▸ **REQUEST**: Within the data that follows, set down exactly the lines from the one containing "graph = bpy.context.evaluated_depsgraph_get()" through the one containing "obj.matrix_parent_inverse = Matrix.Identity(4)", both ends included.

▸ **DATASET ENTRIES**:
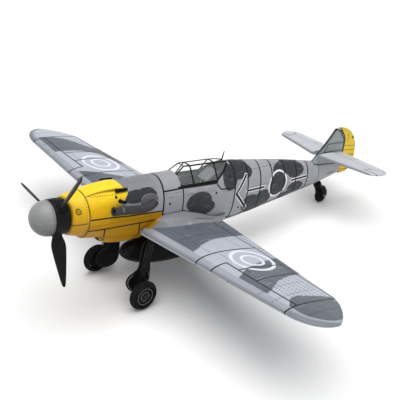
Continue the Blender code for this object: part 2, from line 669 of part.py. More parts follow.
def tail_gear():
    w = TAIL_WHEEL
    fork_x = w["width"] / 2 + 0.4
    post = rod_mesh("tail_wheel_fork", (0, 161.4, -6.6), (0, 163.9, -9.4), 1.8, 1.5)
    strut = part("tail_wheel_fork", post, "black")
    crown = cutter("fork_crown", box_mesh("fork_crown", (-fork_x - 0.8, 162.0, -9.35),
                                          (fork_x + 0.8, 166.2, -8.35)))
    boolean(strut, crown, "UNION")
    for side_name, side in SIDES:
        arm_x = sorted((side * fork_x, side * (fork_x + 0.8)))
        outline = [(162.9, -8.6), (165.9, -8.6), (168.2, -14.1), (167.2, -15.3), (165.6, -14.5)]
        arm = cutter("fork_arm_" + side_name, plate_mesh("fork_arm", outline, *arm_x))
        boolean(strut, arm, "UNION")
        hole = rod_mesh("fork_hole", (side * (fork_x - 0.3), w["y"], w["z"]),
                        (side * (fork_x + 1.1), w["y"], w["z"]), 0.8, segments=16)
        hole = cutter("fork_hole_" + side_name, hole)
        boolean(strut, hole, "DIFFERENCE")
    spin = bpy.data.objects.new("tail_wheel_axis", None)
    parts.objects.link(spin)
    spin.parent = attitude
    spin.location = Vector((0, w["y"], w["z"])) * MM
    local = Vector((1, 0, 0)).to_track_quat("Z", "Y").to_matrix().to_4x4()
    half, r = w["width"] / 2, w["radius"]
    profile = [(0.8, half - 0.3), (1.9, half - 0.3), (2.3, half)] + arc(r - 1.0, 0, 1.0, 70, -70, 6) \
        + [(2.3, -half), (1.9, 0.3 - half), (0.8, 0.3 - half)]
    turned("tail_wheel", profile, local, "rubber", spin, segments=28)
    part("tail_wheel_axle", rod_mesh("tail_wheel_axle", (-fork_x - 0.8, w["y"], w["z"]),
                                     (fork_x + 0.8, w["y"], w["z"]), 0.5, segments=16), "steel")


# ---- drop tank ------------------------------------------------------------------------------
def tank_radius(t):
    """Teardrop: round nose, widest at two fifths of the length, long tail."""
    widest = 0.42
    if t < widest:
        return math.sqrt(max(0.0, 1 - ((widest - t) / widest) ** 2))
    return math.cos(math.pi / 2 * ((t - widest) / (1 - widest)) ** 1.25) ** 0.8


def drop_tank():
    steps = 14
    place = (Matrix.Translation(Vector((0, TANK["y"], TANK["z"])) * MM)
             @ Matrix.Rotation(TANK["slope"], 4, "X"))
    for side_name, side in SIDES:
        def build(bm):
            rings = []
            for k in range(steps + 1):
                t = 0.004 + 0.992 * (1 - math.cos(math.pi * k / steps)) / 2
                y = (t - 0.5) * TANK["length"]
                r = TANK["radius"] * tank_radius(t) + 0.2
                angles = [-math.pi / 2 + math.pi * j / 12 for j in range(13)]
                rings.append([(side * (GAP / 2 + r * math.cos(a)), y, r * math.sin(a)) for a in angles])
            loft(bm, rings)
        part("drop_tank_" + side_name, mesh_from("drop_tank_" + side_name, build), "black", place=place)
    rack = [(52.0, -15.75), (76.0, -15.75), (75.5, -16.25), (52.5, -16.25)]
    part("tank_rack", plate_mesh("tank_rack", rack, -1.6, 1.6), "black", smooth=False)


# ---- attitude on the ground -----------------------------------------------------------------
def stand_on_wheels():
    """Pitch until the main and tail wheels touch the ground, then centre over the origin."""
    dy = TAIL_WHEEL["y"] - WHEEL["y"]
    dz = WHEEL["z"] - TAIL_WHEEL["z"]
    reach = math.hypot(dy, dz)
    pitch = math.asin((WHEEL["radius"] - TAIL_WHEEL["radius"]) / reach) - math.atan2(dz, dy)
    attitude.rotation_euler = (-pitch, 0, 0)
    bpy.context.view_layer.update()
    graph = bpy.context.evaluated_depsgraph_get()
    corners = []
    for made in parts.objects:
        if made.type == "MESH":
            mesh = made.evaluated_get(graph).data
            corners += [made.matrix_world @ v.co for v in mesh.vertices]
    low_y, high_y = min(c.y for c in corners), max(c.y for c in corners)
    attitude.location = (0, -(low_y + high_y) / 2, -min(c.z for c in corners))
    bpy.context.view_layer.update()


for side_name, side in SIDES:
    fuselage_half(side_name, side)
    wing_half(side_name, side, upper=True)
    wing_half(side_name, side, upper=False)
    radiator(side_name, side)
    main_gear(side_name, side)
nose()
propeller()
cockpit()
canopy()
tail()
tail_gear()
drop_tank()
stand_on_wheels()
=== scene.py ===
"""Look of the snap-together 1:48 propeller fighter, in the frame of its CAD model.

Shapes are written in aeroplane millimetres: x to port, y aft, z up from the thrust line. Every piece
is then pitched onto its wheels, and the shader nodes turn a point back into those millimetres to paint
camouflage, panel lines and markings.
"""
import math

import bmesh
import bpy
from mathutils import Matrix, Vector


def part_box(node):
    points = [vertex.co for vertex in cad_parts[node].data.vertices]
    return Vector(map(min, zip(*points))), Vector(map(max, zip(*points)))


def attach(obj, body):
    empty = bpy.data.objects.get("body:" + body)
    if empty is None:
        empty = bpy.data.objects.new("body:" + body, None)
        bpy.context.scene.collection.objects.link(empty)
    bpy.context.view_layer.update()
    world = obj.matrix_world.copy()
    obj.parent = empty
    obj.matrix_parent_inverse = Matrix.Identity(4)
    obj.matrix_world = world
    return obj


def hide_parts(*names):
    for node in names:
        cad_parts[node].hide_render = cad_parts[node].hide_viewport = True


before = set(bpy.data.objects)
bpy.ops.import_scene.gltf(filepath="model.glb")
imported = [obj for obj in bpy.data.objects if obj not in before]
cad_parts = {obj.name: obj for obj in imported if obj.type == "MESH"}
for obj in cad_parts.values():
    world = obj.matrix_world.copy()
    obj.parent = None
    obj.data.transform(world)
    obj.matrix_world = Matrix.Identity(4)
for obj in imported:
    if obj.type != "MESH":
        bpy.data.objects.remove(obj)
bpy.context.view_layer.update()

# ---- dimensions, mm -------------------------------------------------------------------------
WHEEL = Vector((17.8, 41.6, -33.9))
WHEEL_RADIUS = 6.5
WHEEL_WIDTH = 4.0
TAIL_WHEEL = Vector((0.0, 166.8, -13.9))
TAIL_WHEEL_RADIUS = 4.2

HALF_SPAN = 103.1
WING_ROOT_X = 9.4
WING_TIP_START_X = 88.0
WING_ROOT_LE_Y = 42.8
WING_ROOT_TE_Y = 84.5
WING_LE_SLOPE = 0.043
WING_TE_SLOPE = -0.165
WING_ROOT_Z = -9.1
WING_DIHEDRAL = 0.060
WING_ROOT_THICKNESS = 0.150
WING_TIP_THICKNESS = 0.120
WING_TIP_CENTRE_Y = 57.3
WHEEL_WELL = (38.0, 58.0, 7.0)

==

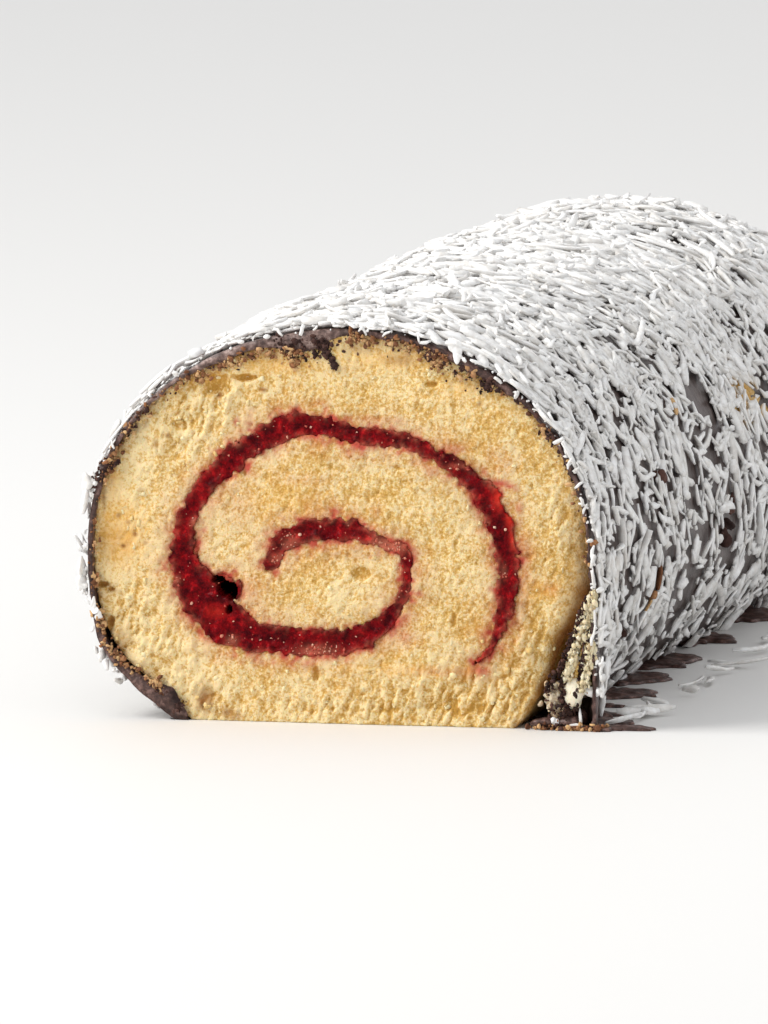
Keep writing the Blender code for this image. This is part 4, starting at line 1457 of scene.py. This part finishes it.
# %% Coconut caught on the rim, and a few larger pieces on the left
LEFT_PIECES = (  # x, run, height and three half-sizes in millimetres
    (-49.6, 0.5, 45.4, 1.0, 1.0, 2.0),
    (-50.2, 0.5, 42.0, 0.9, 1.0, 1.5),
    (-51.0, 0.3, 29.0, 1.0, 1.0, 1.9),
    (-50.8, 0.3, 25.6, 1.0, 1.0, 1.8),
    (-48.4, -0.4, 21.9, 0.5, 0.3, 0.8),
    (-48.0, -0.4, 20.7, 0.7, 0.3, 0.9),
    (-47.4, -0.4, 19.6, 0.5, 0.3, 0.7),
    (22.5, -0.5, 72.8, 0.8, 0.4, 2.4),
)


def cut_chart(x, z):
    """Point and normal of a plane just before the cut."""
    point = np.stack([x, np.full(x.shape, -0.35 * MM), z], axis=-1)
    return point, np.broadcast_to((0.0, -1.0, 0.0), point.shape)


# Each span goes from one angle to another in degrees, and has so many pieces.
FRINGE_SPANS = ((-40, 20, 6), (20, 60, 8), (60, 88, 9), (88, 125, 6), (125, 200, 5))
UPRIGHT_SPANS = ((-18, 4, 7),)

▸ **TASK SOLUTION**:
    graph = bpy.context.evaluated_depsgraph_get()
    corners = []
    for made in parts.objects:
        if made.type == "MESH":
            mesh = made.evaluated_get(graph).data
            corners += [made.matrix_world @ v.co for v in mesh.vertices]
    low_y, high_y = min(c.y for c in corners), max(c.y for c in corners)
    attitude.location = (0, -(low_y + high_y) / 2, -min(c.z for c in corners))
    bpy.context.view_layer.update()


for side_name, side in SIDES:
    fuselage_half(side_name, side)
    wing_half(side_name, side, upper=True)
    wing_half(side_name, side, upper=False)
    radiator(side_name, side)
    main_gear(side_name, side)
nose()
propeller()
cockpit()
canopy()
tail()
tail_gear()
drop_tank()
stand_on_wheels()
=== scene.py ===
"""Look of the snap-together 1:48 propeller fighter, in the frame of its CAD model.

Shapes are written in aeroplane millimetres: x to port, y aft, z up from the thrust line. Every piece
is then pitched onto its wheels, and the shader nodes turn a point back into those millimetres to paint
camouflage, panel lines and markings.
"""
import math

import bmesh
import bpy
from mathutils import Matrix, Vector


def part_box(node):
    points = [vertex.co for vertex in cad_parts[node].data.vertices]
    return Vector(map(min, zip(*points))), Vector(map(max, zip(*points)))


def attach(obj, body):
    empty = bpy.data.objects.get("body:" + body)
    if empty is None:
        empty = bpy.data.objects.new("body:" + body, None)
        bpy.context.scene.collection.objects.link(empty)
    bpy.context.view_layer.update()
    world = obj.matrix_world.copy()
    obj.parent = empty
    obj.matrix_parent_inverse = Matrix.Identity(4)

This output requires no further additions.